RECORD EXTRACTS:
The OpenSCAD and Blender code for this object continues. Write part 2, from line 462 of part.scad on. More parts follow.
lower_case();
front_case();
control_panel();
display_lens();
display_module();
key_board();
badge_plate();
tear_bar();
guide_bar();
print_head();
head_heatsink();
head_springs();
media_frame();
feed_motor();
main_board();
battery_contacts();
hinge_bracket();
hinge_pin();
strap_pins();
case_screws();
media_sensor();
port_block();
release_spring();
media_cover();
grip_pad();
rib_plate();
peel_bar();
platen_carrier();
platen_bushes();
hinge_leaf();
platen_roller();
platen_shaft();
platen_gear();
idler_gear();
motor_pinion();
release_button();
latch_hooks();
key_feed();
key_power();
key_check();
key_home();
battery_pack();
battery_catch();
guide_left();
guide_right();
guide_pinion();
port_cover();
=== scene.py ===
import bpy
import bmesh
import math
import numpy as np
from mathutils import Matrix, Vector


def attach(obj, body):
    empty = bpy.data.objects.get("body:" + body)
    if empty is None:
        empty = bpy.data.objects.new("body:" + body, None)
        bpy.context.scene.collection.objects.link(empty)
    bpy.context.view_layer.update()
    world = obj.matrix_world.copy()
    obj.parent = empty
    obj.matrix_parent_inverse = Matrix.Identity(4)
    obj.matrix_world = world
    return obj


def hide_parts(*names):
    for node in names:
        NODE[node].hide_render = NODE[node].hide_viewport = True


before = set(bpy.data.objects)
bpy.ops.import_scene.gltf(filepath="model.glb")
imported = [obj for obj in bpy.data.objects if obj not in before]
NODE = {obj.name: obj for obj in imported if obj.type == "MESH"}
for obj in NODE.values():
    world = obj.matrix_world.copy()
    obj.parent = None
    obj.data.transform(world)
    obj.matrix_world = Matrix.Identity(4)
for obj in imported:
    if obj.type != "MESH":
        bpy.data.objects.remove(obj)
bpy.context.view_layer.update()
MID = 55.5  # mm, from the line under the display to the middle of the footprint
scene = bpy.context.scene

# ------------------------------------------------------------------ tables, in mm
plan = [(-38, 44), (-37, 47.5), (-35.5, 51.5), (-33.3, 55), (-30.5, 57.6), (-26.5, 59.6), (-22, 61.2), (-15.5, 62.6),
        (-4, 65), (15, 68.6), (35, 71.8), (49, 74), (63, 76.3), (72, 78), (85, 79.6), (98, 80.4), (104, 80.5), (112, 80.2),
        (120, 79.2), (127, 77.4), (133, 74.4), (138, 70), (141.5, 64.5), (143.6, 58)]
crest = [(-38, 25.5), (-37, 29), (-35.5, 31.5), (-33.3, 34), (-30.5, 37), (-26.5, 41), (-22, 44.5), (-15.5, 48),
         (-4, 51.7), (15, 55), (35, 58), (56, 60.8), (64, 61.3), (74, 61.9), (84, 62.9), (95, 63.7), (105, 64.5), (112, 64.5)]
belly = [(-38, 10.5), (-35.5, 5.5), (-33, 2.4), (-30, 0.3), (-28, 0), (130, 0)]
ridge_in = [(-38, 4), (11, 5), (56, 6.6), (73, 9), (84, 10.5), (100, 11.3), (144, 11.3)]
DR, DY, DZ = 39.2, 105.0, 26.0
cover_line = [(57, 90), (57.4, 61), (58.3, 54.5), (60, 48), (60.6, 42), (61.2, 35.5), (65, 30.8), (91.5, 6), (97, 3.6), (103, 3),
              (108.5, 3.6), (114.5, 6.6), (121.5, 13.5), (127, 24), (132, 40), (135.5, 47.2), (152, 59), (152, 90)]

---

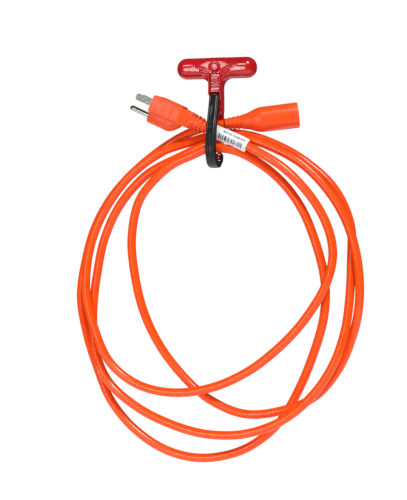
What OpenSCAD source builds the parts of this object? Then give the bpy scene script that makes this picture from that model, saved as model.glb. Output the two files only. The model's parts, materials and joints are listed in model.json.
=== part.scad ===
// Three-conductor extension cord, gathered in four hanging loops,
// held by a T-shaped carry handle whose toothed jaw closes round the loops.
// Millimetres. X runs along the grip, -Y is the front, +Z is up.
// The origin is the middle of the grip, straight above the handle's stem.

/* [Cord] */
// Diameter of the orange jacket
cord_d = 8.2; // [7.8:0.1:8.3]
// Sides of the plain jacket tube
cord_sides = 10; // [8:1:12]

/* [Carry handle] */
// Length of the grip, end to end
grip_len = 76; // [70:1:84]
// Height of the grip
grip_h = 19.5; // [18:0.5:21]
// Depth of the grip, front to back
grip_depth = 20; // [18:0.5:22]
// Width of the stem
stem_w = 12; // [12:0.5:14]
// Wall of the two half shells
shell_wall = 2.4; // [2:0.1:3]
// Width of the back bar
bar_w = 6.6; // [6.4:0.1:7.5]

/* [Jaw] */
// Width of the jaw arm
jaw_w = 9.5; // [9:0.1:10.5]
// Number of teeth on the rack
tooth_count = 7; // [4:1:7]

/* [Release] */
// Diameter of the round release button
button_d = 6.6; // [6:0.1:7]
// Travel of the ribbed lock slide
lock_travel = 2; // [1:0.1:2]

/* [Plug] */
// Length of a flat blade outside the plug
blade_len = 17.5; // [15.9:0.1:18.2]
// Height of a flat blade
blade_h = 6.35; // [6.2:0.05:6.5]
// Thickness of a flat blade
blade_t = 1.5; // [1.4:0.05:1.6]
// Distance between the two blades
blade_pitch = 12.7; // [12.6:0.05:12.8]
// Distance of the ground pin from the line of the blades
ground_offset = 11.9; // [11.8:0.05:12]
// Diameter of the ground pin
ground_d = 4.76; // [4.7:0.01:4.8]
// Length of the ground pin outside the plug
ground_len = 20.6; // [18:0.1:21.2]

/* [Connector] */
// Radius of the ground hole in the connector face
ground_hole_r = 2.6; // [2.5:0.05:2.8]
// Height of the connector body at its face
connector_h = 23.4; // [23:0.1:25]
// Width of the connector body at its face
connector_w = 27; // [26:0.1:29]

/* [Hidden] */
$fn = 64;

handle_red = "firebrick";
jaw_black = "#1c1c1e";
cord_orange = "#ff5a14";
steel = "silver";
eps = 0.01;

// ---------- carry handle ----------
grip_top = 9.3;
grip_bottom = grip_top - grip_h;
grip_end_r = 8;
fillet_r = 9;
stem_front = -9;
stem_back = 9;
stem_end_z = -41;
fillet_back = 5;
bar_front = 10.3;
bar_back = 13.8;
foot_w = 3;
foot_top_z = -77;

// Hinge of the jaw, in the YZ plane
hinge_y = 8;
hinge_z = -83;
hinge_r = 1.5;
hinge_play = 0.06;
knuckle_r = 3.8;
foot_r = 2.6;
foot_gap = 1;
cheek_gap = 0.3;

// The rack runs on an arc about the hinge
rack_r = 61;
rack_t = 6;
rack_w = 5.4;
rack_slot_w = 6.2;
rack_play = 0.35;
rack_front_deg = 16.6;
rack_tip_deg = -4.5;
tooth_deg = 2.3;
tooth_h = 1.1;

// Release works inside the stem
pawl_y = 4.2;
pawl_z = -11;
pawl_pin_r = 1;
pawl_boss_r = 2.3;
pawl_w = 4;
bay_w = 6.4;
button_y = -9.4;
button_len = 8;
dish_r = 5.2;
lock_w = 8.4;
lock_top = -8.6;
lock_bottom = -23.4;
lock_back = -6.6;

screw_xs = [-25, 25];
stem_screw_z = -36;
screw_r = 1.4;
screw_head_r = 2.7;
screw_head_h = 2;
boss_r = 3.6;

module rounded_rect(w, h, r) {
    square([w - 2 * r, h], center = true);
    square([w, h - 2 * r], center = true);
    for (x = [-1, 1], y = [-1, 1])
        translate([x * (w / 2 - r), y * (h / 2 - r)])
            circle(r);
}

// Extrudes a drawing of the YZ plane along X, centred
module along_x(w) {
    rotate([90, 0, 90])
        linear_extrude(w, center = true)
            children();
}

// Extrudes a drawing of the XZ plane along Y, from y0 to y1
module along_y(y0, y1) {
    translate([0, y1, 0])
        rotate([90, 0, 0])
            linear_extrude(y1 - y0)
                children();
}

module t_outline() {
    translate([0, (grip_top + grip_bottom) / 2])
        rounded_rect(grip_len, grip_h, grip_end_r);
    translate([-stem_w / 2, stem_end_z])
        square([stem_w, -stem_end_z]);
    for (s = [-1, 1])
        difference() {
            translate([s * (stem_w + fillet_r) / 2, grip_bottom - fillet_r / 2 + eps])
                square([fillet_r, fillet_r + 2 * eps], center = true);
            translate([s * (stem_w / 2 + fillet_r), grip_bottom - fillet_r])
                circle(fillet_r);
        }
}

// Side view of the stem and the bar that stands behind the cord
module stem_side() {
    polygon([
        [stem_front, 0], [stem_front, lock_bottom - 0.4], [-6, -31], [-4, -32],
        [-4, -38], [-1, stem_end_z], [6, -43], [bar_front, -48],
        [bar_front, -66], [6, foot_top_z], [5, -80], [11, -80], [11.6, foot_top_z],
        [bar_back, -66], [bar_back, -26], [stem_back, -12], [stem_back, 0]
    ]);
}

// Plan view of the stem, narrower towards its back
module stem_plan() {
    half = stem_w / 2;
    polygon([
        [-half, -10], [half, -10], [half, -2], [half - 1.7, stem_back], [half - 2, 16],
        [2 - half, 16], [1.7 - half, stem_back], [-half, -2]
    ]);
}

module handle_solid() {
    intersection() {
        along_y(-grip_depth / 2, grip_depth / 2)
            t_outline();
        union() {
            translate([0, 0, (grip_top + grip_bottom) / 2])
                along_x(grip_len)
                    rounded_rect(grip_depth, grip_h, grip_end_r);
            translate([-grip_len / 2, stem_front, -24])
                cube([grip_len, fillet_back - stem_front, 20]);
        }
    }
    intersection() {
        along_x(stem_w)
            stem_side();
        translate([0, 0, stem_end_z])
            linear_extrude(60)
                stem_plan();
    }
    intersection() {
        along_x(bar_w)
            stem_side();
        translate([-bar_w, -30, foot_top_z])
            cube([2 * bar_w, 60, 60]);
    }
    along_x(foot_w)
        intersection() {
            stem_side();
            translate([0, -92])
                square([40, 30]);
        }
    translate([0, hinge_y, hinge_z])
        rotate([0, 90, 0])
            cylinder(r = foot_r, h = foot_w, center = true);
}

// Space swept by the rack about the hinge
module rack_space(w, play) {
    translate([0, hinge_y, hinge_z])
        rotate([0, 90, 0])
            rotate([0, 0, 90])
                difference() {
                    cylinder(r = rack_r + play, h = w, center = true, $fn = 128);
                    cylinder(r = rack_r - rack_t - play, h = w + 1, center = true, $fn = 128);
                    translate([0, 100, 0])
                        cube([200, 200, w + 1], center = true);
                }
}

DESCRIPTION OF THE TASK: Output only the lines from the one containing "badge_plate();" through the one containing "NODE[node].hide_render = NODE[node].hide_viewport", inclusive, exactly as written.

ANSWER TO THIS PROBLEM:
badge_plate();
tear_bar();
guide_bar();
print_head();
head_heatsink();
head_springs();
media_frame();
feed_motor();
main_board();
battery_contacts();
hinge_bracket();
hinge_pin();
strap_pins();
case_screws();
media_sensor();
port_block();
release_spring();
media_cover();
grip_pad();
rib_plate();
peel_bar();
platen_carrier();
platen_bushes();
hinge_leaf();
platen_roller();
platen_shaft();
platen_gear();
idler_gear();
motor_pinion();
release_button();
latch_hooks();
key_feed();
key_power();
key_check();
key_home();
battery_pack();
battery_catch();
guide_left();
guide_right();
guide_pinion();
port_cover();
=== scene.py ===
import bpy
import bmesh
import math
import numpy as np
from mathutils import Matrix, Vector


def attach(obj, body):
    empty = bpy.data.objects.get("body:" + body)
    if empty is None:
        empty = bpy.data.objects.new("body:" + body, None)
        bpy.context.scene.collection.objects.link(empty)
    bpy.context.view_layer.update()
    world = obj.matrix_world.copy()
    obj.parent = empty
    obj.matrix_parent_inverse = Matrix.Identity(4)
    obj.matrix_world = world
    return obj


def hide_parts(*names):
    for node in names:
        NODE[node].hide_render = NODE[node].hide_viewport = True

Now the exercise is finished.